Voodoo Envy 133
- Developer: VoodooPC now Hewlett-Packard
- Type: Laptop or notebook
- Released: June 10, 2008
- Introductory price: USD$2,099
- Discontinued: October 15, 2009
- CPU: Intel Core 2 Duo 1.6 / 1.8 GHz
- Successor: HP Envy
- Website: Voodoo Envy 133

= Voodoo Envy =

The Voodoo Envy 133 was a notebook computer designed by VoodooPC after its acquisition by Hewlett-Packard. It was positioned as a mobile ultraportable notebook and was introduced at HP's Connecting Your World Live event in Berlin, Germany on June 10, 2008.

==Overview==
The chassis of the Voodoo Envy is made of carbon fiber, and it weighs 1.7 kg and is 1.8 cm thick all around. The system utilizes the Windows Vista operating system as well as a Linux kernel dubbed "Voodoo Instant On" or "Voodoo IOS." The laptop has often been compared to the MacBook Air for its similar size and specifications.
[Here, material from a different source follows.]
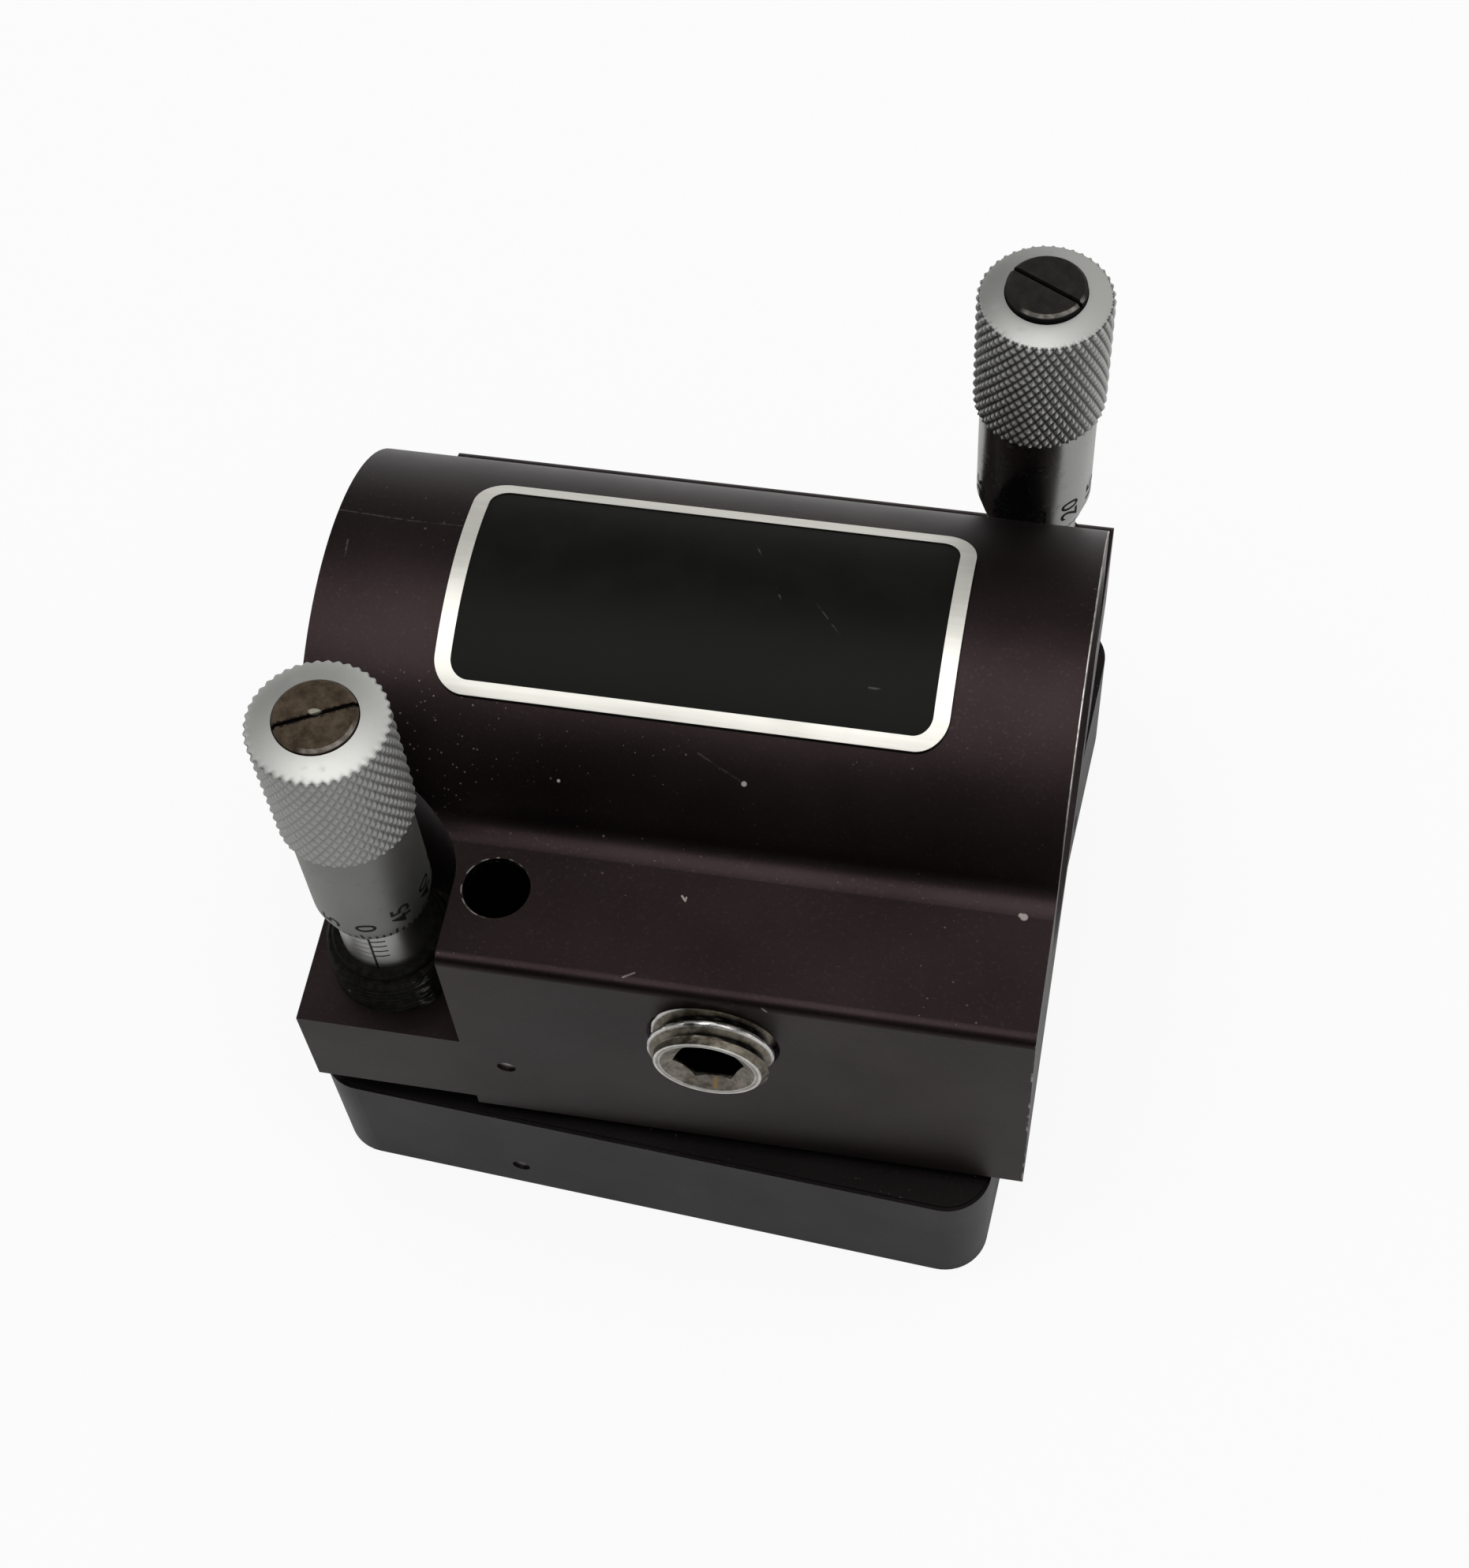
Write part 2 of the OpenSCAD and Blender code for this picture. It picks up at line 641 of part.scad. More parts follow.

HP claimed it to be the world's thinnest notebook, although this record has now been broken, as it is 0.70 inches throughout, whereas the Dell Adamo is 0.65 inches thick all around.

According to the specifications, its 3-cell lithium-ion battery will provide up to 3 hours and 10 minutes' battery life, depending on usage.

The HP Envy line of laptops and other products replaced the Voodoo Envy when HP and VoodooPC merged.